My first thought when I read the news was: Dr Schekman, we know that the most prestigious scientific journals can be criticized on many counts, but you have waited till you reached retirement age (65 last month) and have been awarded the Nobel Prize to make this gesture. Following the same logic, perhaps we should not rule out that at some time you may refuse to receive any more Nobel prizes, because the selection process for that honour is not exactly a model of transparency and objectivity. On the other hand, perhaps the timing is justified by the fact that—having won the Nobel prize—Dr Schekman has acquired much greater visibility and his criticism will have more impact.

It is certainly true that the issue he has raised—the editorial decision process of these high-profile and prestigious scientific journals—is complex and has been the subject of much controversy. Some of these journals are led by entrepreneurs, scientific journalists and other professionals, who do not always base their decisions concerning what should be published and what should be rejected on strictly scientific criteria.

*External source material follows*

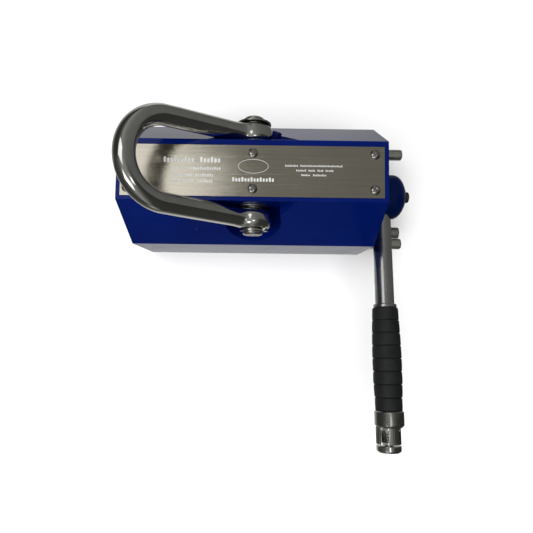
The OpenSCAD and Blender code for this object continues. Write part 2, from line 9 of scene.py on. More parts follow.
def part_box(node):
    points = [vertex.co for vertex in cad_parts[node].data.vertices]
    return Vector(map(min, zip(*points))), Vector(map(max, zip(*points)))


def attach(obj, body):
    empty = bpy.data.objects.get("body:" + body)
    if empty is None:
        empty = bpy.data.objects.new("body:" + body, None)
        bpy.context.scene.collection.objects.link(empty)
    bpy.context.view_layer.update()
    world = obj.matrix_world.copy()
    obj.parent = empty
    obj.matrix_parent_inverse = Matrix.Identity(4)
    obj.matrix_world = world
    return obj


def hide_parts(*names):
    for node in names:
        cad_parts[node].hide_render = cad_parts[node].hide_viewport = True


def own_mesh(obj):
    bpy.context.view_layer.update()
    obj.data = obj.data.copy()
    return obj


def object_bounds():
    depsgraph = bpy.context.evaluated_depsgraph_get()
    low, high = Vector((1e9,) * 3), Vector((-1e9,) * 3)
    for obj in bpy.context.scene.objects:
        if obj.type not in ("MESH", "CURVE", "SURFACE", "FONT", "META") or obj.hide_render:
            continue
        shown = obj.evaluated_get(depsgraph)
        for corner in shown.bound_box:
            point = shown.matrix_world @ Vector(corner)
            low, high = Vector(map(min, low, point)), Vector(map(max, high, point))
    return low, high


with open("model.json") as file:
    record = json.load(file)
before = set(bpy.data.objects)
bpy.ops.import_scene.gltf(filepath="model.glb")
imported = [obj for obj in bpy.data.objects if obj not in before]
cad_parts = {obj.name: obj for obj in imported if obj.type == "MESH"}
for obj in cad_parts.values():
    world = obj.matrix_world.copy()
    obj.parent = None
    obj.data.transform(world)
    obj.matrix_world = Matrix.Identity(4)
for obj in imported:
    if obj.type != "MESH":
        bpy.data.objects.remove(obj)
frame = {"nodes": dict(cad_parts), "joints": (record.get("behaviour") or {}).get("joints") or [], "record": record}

Many such decisions are clearly influenced by the media coverage that will be generated by certain studies, or by lobbies of various kinds and special relationships between publishers and certain scientists. As a result, not all research is judged fairly on the basis of the most objective criteria and this practice tends to work against scientists whose subject is not fashionable and those whose results may not be as dramatic as others but who have contributed enormously to the body of scientific knowledge. This system encourages researchers to change their priorities, distorting scientific process. Furthermore, since most of the top-tier journals are based in the United States or the United Kingdom, I would go as far as to say that there is a certain preference for publishing the work of researchers who are from those countries, independently of the quality of the work.

The scientific relevance and impact of scientific journals is supposedly reflected by a measure known as the impact factor. A journal's impact factor is based on the average number of citations received per article published during the two preceding years. The day aspiring researchers first become aware of the existence of the impact factor, they do not know how important this metric will be for the rest of their scientific career. The obsession with impact factors is pervasive and the pressure to publish in high-impact factor journals is huge not just because of the scientific ego boost and professional growth associated with the achievement but also because publication in these journals guarantees researchers a competitive edge in attracting new funds to continue their research. To some extent, this process distorts the ultimate goal of research, which rather than being the generation of knowledge useful for progress has become publication in a high-impact journal. Knowing how difficult it is to attract research funds, especially in these times of cuts in R&D, scientists are acutely aware that publishing in certain journals will guarantee their team the funds they need to survive, and few of them (us) are averse to publishing in these prestigious journals.

So what is the solution? Is the current system the best we can hope for? There are good editorial initiatives that promote greater transparency and open access and ensure that articles are not rejected solely because the study results are not sufficiently dramatic. In such systems, editorial decisions are made by more than one person and by people with scientific expertise. Plos  and eLife are two examples of this new model. But even these measures do not eliminate the risk of the publishing process being perverted. In the end, the decisions are made by a small group of people, and scientists who are members of editorial boards have their own interests and do not always use their influence in a disinterested way. 

Until we stop placing so much importance on where a researcher has published in our evaluation of research groups, PhD theses, curriculums and scientific projects it will be difficult to break this vicious circle and, together, we will continue to feed the system we all criticize.